InfoNCE Induces Gaussian Distribution

This paper demonstrates that the InfoNCE objective in contrastive learning induces a Gaussian distribution in learned representations, a finding established through theoretical analysis under specific alignment and regularization assumptions and validated by experiments on synthetic and CIFAR-10 datasets.

Roy Betser, Eyal Gofer, Meir Yossef Levi, Guy Gilboa

Published 2026-03-02
📖 5 min read🧠 Deep dive

Imagine you are trying to teach a robot to recognize cats and dogs. You don't have labels saying "this is a cat," so you use a clever trick called Contrastive Learning.

Here's the basic idea: You show the robot two slightly different pictures of the same cat (maybe one is cropped, one is brighter). You tell the robot, "These two are the same!" Then you show it a picture of a dog and say, "This is different." The robot learns by trying to pull the two cat pictures closer together in its "mind" and push the dog picture far away.

This method, using a mathematical rule called InfoNCE, has become the gold standard for teaching AI. But for a long time, nobody knew exactly what the robot's "mind" (its internal representation) looked like after all that training.

This paper, titled "InfoNCE Induces Gaussian Distribution," answers that question with a surprising discovery: The robot's mind naturally organizes itself into a perfect, bell-shaped curve (a Gaussian distribution).

Here is a simple breakdown of how and why this happens, using some everyday analogies.

1. The Two Rules of the Game

To understand the result, imagine the robot is playing a game with two conflicting rules:

  • Rule A (Alignment): "Keep the similar things (like the two cat photos) close together."
  • Rule B (Uniformity): "Spread everything else out as much as possible so nothing clumps together."

Think of the robot's mind as a giant, invisible sphere. The robot wants to place all its "cat ideas" near each other, but it also wants to scatter all its "dog," "car," and "tree" ideas evenly across the surface of the sphere so they don't overlap.

2. The "Thin Shell" Effect (The Balloon Analogy)

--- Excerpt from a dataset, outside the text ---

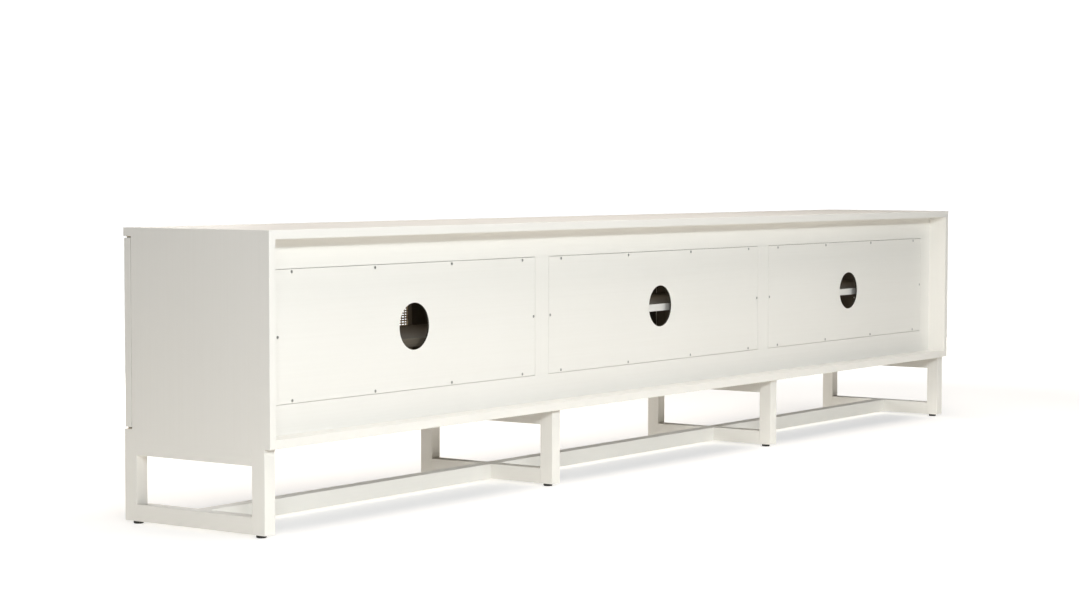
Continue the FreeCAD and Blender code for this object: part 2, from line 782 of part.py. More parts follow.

The paper proves that as the robot gets smarter and the data gets bigger, two magical things happen:

  • The Balloon Inflation: Imagine the robot's ideas are marbles inside a giant, invisible balloon. As training progresses, the marbles stop bouncing around randomly. They all settle into a perfect, thin layer right against the inner surface of the balloon. They don't clump in the middle, and they don't float near the surface; they form a perfect shell.
  • The Gaussian Magic: Now, imagine you take a slice of that balloon (a 2D cross-section). Even though the marbles are arranged in a complex 3D sphere, if you look at them from any single angle, they look like a perfect Bell Curve (the classic "Normal Distribution" you see in statistics).

Why is this cool?
It's like the "Central Limit Theorem" for AI. Just as rolling many dice eventually gives you a bell curve, the paper shows that forcing data to spread out evenly on a high-dimensional sphere automatically makes it look like a bell curve when you zoom in.

3. Two Ways to Prove It

The authors didn't just guess; they proved this happens in two different ways:

  • The "Plateau" Route: They observed that in real training, the robot eventually stops improving at pulling similar things together (it hits a "plateau"). Once that happens, the only thing left to do is spread out. The math shows that spreading out on a sphere inevitably leads to that bell-curve shape.
  • The "Regularization" Route: They also showed that if you add a tiny, gentle "nudge" to the math (a penalty for the robot's ideas getting too big or too chaotic), the robot naturally finds the most efficient, balanced solution, which turns out to be that same bell curve.

4. Why Should You Care?

You might ask, "So what if the robot's mind is a bell curve?"

Here is the practical magic:

  • Predictability: If you know the data is a bell curve, you can use simple, well-understood math to predict how the AI will behave. You don't need to guess.
  • Better Safety: It helps us detect "Out of Distribution" (OOD) data. If the AI sees something weird (like a picture of a toaster when it only knows cats and dogs), it will fall outside that nice bell curve. We can instantly say, "Hey, this doesn't fit our pattern!"
  • Simpler Tools: It explains why many engineers already treat these AI models as if they were bell curves (using Gaussian models) and why it works so well. This paper finally gives them the "why" behind the "what."

The Big Picture

Think of the InfoNCE loss function as a sculptor. It takes a messy lump of clay (raw data) and, through the pressure of "pulling similar things together" and "pushing different things apart," it carves the clay into a perfect, smooth sphere.

The paper's main takeaway is that when you force data to live on a perfect sphere, the shadows it casts (its projections) are always perfect bell curves.

This discovery bridges the gap between the messy reality of training AI and the clean, predictable world of statistics, giving us a powerful new tool to understand and improve the next generation of Artificial Intelligence.